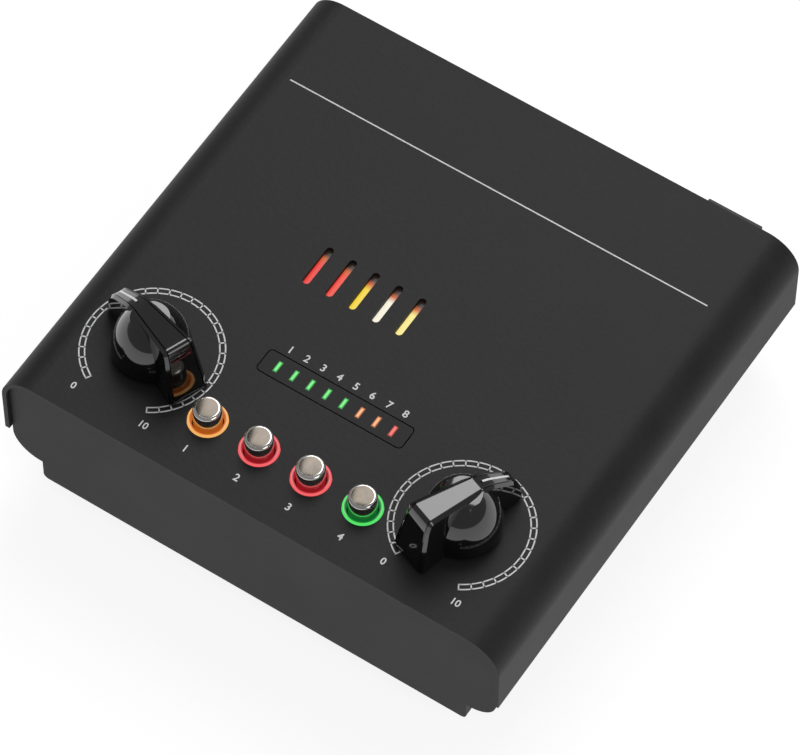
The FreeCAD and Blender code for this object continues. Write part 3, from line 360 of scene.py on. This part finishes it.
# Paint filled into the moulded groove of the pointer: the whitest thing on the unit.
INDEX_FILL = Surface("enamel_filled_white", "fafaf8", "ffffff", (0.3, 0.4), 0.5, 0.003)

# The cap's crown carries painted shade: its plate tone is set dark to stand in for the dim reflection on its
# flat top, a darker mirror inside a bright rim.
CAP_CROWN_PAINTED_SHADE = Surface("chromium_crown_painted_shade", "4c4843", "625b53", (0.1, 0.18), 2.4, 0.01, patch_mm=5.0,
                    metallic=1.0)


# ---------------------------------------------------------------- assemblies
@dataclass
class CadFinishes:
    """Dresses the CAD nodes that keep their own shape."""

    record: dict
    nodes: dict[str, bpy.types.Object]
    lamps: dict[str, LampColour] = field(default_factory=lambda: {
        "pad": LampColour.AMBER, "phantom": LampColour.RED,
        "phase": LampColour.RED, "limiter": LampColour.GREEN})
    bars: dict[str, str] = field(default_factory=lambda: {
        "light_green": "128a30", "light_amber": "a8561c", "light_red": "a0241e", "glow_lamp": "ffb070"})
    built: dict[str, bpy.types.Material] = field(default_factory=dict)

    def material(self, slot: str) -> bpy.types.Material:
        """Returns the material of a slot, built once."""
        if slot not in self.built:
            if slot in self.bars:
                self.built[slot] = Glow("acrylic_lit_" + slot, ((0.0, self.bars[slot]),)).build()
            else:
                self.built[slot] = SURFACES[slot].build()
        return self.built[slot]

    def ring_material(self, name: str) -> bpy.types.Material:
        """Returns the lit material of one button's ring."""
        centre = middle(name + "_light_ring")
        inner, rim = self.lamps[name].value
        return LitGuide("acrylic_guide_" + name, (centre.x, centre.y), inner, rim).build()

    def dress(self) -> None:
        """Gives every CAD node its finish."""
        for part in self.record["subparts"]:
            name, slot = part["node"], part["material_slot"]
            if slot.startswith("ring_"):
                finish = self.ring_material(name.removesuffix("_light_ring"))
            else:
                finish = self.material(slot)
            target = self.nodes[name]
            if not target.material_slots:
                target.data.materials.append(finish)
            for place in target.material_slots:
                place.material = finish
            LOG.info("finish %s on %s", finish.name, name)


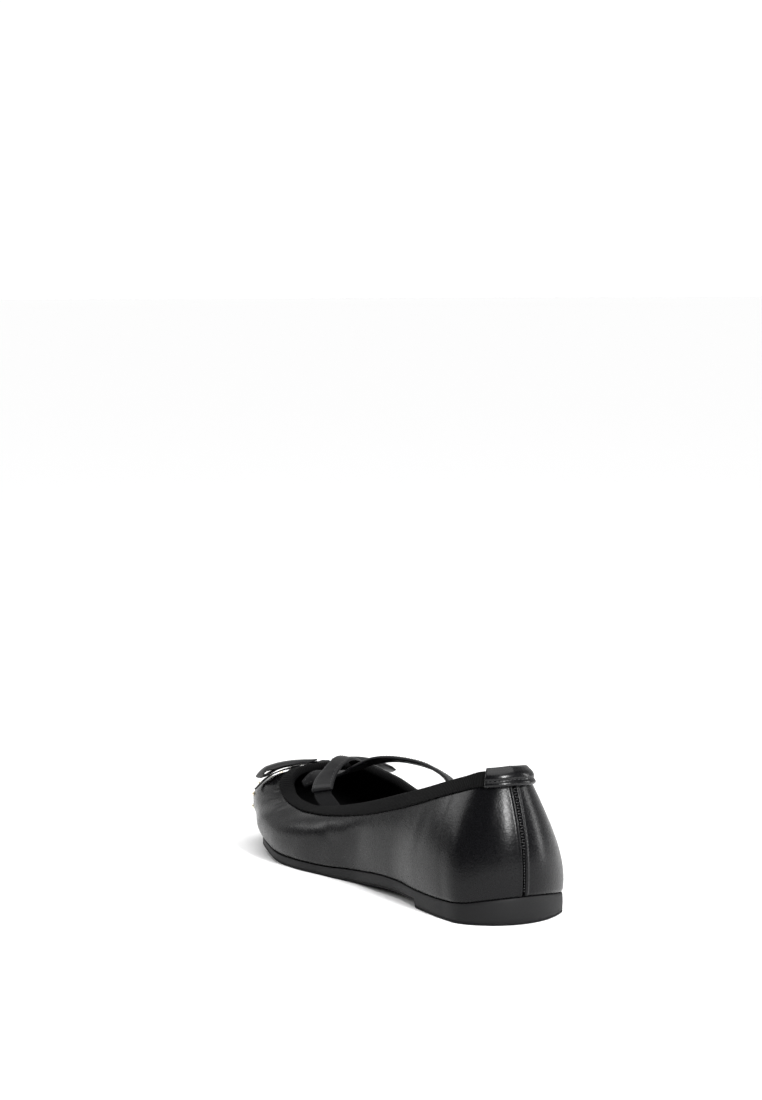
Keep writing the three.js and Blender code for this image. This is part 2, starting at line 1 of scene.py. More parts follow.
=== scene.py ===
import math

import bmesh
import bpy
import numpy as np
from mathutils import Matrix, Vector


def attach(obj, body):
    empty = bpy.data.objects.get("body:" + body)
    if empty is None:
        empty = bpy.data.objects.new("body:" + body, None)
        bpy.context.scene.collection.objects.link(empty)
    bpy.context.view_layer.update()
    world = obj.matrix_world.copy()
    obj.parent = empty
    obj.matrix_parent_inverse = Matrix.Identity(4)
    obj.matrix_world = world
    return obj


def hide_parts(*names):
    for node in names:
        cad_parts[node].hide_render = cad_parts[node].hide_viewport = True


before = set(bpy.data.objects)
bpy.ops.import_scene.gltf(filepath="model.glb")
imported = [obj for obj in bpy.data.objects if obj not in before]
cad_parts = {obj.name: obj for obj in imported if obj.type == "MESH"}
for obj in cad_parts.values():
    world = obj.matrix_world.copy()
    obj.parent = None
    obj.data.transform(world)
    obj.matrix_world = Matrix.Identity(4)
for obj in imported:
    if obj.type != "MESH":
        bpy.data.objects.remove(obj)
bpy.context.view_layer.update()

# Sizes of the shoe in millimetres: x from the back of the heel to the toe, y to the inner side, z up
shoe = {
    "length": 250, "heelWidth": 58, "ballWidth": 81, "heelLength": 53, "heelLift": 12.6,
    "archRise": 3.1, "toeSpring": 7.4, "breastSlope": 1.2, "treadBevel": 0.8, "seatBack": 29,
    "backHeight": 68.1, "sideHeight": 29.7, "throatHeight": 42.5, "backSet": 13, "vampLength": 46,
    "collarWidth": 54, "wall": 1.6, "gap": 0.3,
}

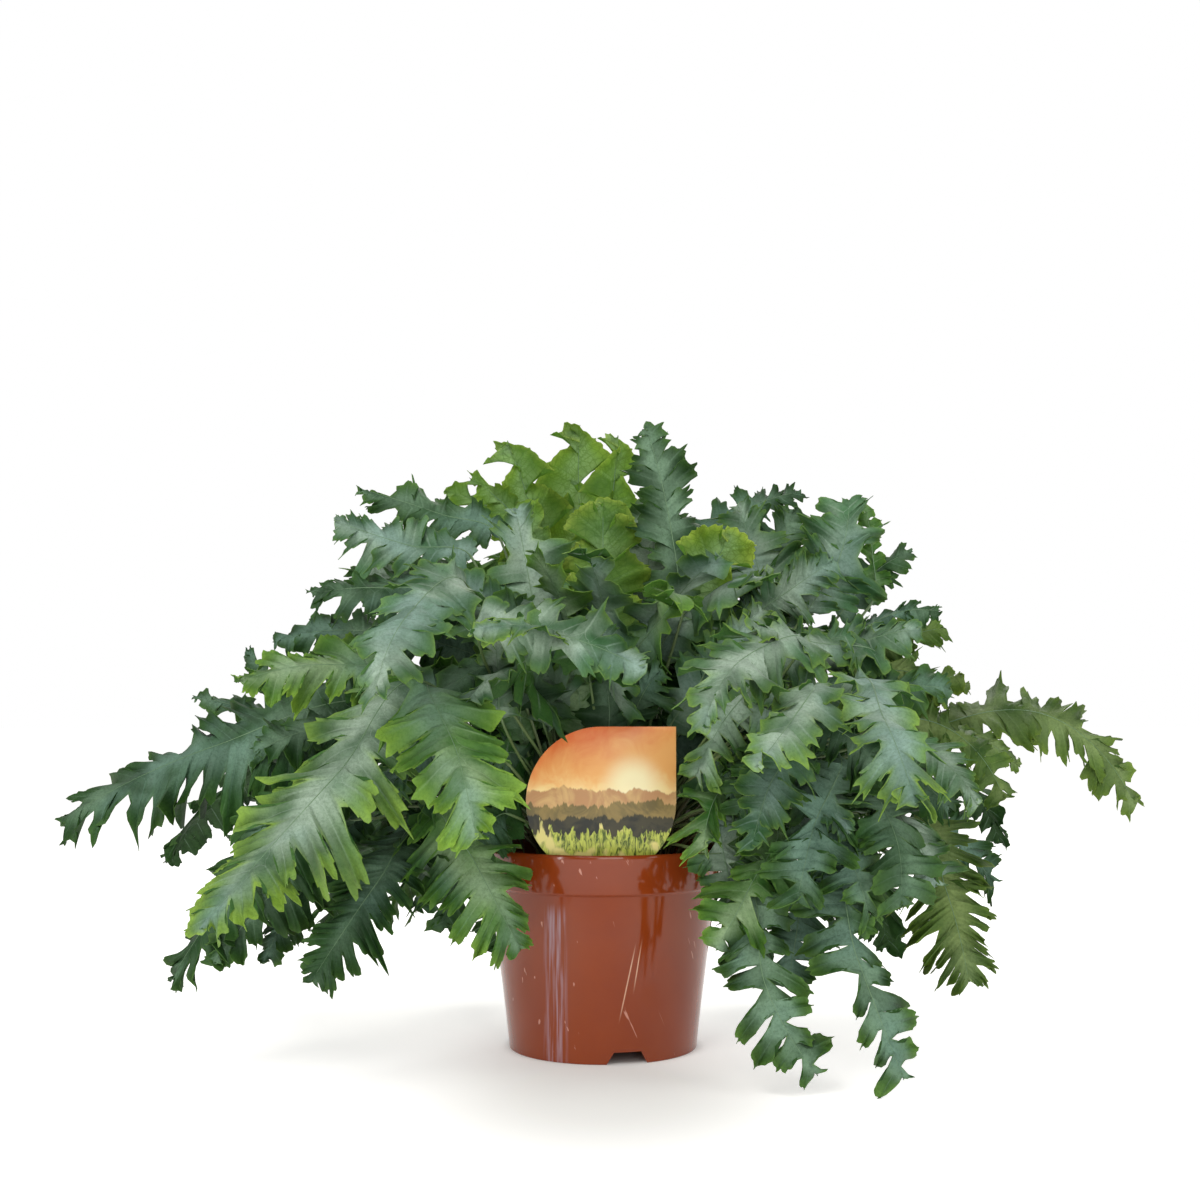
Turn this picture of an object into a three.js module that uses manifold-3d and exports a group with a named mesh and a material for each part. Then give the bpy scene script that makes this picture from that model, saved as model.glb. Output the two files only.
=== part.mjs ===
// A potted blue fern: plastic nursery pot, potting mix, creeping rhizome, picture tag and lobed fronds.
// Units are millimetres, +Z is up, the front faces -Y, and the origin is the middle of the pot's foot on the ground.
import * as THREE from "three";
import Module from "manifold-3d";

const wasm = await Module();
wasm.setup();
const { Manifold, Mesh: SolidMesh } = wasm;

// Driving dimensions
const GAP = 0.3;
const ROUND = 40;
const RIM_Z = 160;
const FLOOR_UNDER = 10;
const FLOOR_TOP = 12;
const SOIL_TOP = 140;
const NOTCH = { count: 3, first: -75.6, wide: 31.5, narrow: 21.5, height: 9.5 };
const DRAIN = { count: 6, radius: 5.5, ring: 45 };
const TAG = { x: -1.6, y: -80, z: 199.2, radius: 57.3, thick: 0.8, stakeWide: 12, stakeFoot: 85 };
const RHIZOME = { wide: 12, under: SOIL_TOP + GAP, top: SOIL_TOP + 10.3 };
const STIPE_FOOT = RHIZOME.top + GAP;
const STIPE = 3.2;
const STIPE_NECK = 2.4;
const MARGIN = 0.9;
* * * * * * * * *
The problem => Reproduce the records above exactly, from the first line through the line containing "the CAD nodes", and output nothing else.

Response to this task =>
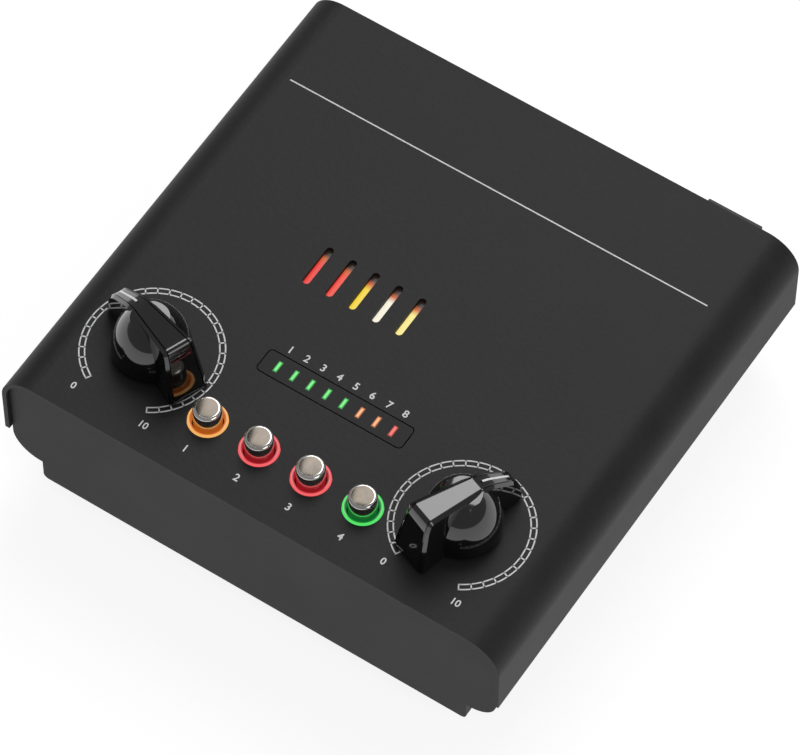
The FreeCAD and Blender code for this object continues. Write part 3, from line 360 of scene.py on. This part finishes it.
# Paint filled into the moulded groove of the pointer: the whitest thing on the unit.
INDEX_FILL = Surface("enamel_filled_white", "fafaf8", "ffffff", (0.3, 0.4), 0.5, 0.003)

# The cap's crown carries painted shade: its plate tone is set dark to stand in for the dim reflection on its
# flat top, a darker mirror inside a bright rim.
CAP_CROWN_PAINTED_SHADE = Surface("chromium_crown_painted_shade", "4c4843", "625b53", (0.1, 0.18), 2.4, 0.01, patch_mm=5.0,
                    metallic=1.0)


# ---------------------------------------------------------------- assemblies
@dataclass
class CadFinishes:
    """Dresses the CAD nodes that keep their own shape."""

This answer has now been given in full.